We dromen allemaal meerdere keren per nacht. Hoe komt het dan, dat we ons daar meestal niets van herinneren? Zelf heb ik er het volgende beeld bij: in ons ‘nachtbewustzijn’ maken we van alles mee. Wanneer we langzaam wakker worden en nog sluimeren, herinneren we vaak nog wel een beeld, of een gevoel dat we meenemen uit de slaap. Zijn we helemaal wakker, dan schiet ons ‘dagbewustzijn’ vaak direct in actie: van alles moet er nog gebeuren. Dat is het moment dat we het contact met de laatste flarden uit de nacht verliezen en zijn we de droom ‘vergeten’.
Tijdens een lezing gebruikte Hans Korteweg daarvoor eens het volgende beeld: “De dromen in de nacht zijn als een continu stromende rivier. Wat je je – eenmaal wakker – daar nog van herinnert is als een lepel water dat je uit die rivier schept. Dat stukje noemen wij de droom.”
Recent wetenschappelijk onderzoek laat zien dat dromen – ook wanneer je ze niet onthoudt – een functie hebben: door te dromen kunnen de hersenen de vele indrukken van de dag nogmaals beleven en verwerken en zo beter onthouden. Dromen helpen ook om de scherpe randen van emotionele ervaringen zachter te maken. Dromen hebben echter ook een betekenis; daarvoor moet je ze wel kunnen onthouden.
Hoe kun je je droom beter onthouden?
Daar zijn meerdere manieren behulpzaam bij: koop om te beginnen een mooi droomschrift. Blijf ’s ochtends als het even kan nog een tijdje liggen in de houding waarin je wakker werd. Vraag je dan af wat je je nog herinnert uit de nacht. Vaak is het een laatste flard. Blijf je dan nog even liggen, dan komt ook een flard daarvoor en daar nog weer voor terug in je herinnering. Herhaal de droom nog enkele keren voordat je opstaat; daarmee onthoud je hem beter.
Word je ’s nachts wakker en herinner je je een droom, schrijf dan op een notitieblokje enkele woorden of een zin op uit die droom. Vaak is dat al voldoende om jou de volgende ochtend de droom weer helemaal te laten herinneren.
Bouw voor het slapen gaan al een periode van rust in, waarin je geest niet meer hard bezig hoeft te zijn. Je kunt ook je onbewuste een vraag stellen, waar je een droom als advies over vraagt.
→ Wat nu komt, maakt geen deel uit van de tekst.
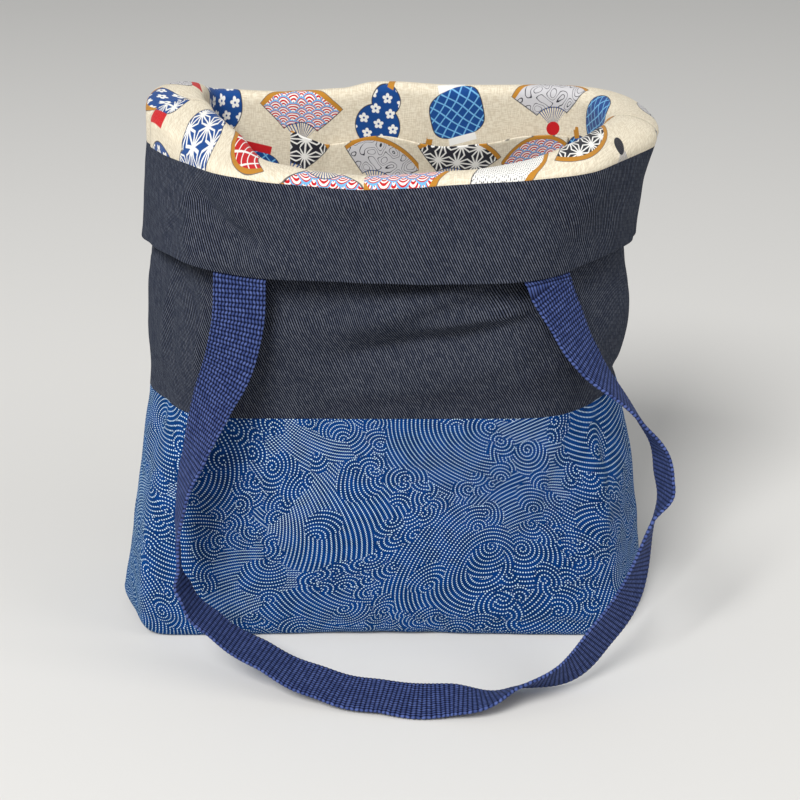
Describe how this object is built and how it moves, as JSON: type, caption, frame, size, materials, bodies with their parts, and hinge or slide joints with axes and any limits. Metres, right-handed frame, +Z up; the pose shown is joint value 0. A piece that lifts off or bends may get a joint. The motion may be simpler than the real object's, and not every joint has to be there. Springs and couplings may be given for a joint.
{
  "type": "tote bag",
  "caption": "fold-over tote bag standing open, with a printed lower panel, plain upper, rolled lined rim, slip pocket and webbing handles",
  "frame": {"origin": "middle of the bag's base, on the surface it stands on", "axes": "+X to the right as seen from the front, +Y to the back, +Z up"},
  "size_m": [0.2799, 0.2453, 0.2744],
  "materials": {
    "printed_cotton": "printed plain-weave cotton, mid blue with fine white dotted lines",
    "navy_twill": "matt dark navy cotton twill",
    "printed_lining": "printed plain-weave cotton, cream ground with blue, black, red and ochre motifs",
    "navy_webbing": "ribbed woven cotton webbing, navy blue"
  },
  "bodies": {
    "root": {"lower_panel": "printed_cotton", "upper_front": "navy_twill", "upper_back": "navy_twill", "facing_front": "navy_twill", "facing_back": "navy_twill", "lining_front": "printed_lining", "lining_back": "printed_lining", "pocket": "printed_lining", "strap_front": "navy_webbing", "strap_back": "navy_webbing"}
  },
  "joints": []
}
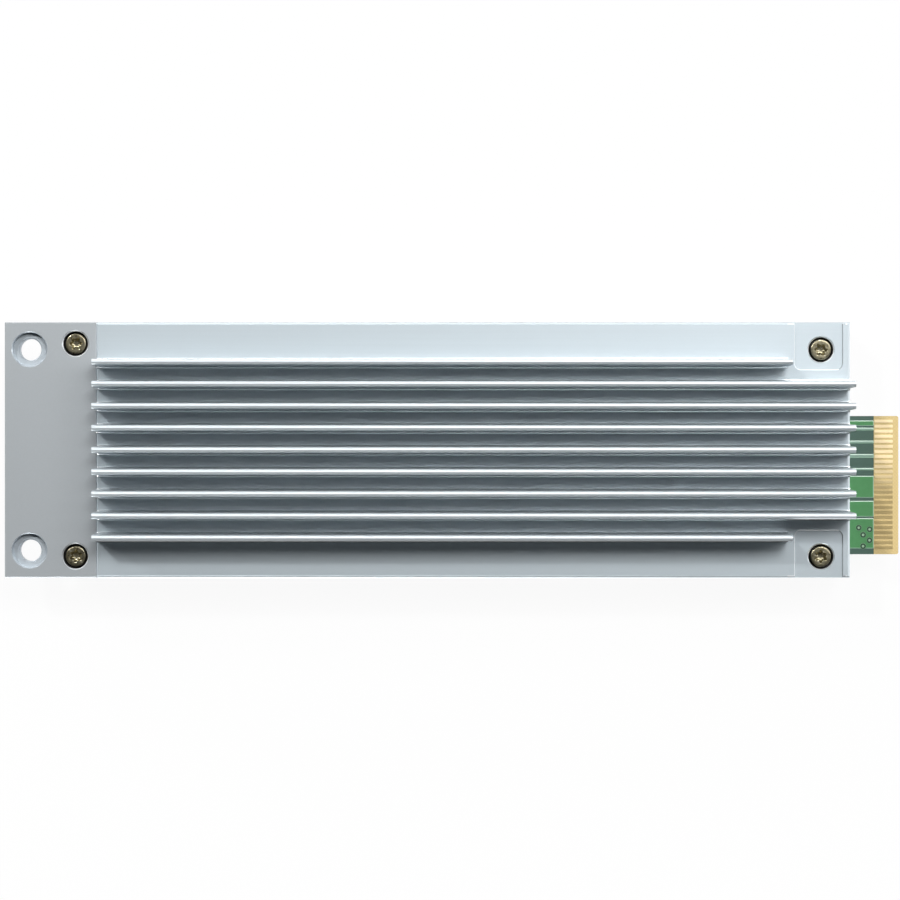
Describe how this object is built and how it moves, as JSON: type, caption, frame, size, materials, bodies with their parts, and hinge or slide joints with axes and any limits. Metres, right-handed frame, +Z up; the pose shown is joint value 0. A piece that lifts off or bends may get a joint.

Soms krijg je pas 3-4 dagen later een droom met een antwoord daarop.
Alcohol, slaaptabletten en antidepressiva maken de drempel groter van je nacht- naar je dagbewustzijn: je zult dan veel moeilijker nog dromen kunnen onthouden.
Je dromen opschrijven, voordat je ’s ochtends van huis weggaat, en ook het vertellen van je droom aan een ander zijn een signaal aan je onbewuste dat je jouw dromen serieus neemt. Mijn ervaring is dat je ook dan beter je dromen zult kunnen onthouden.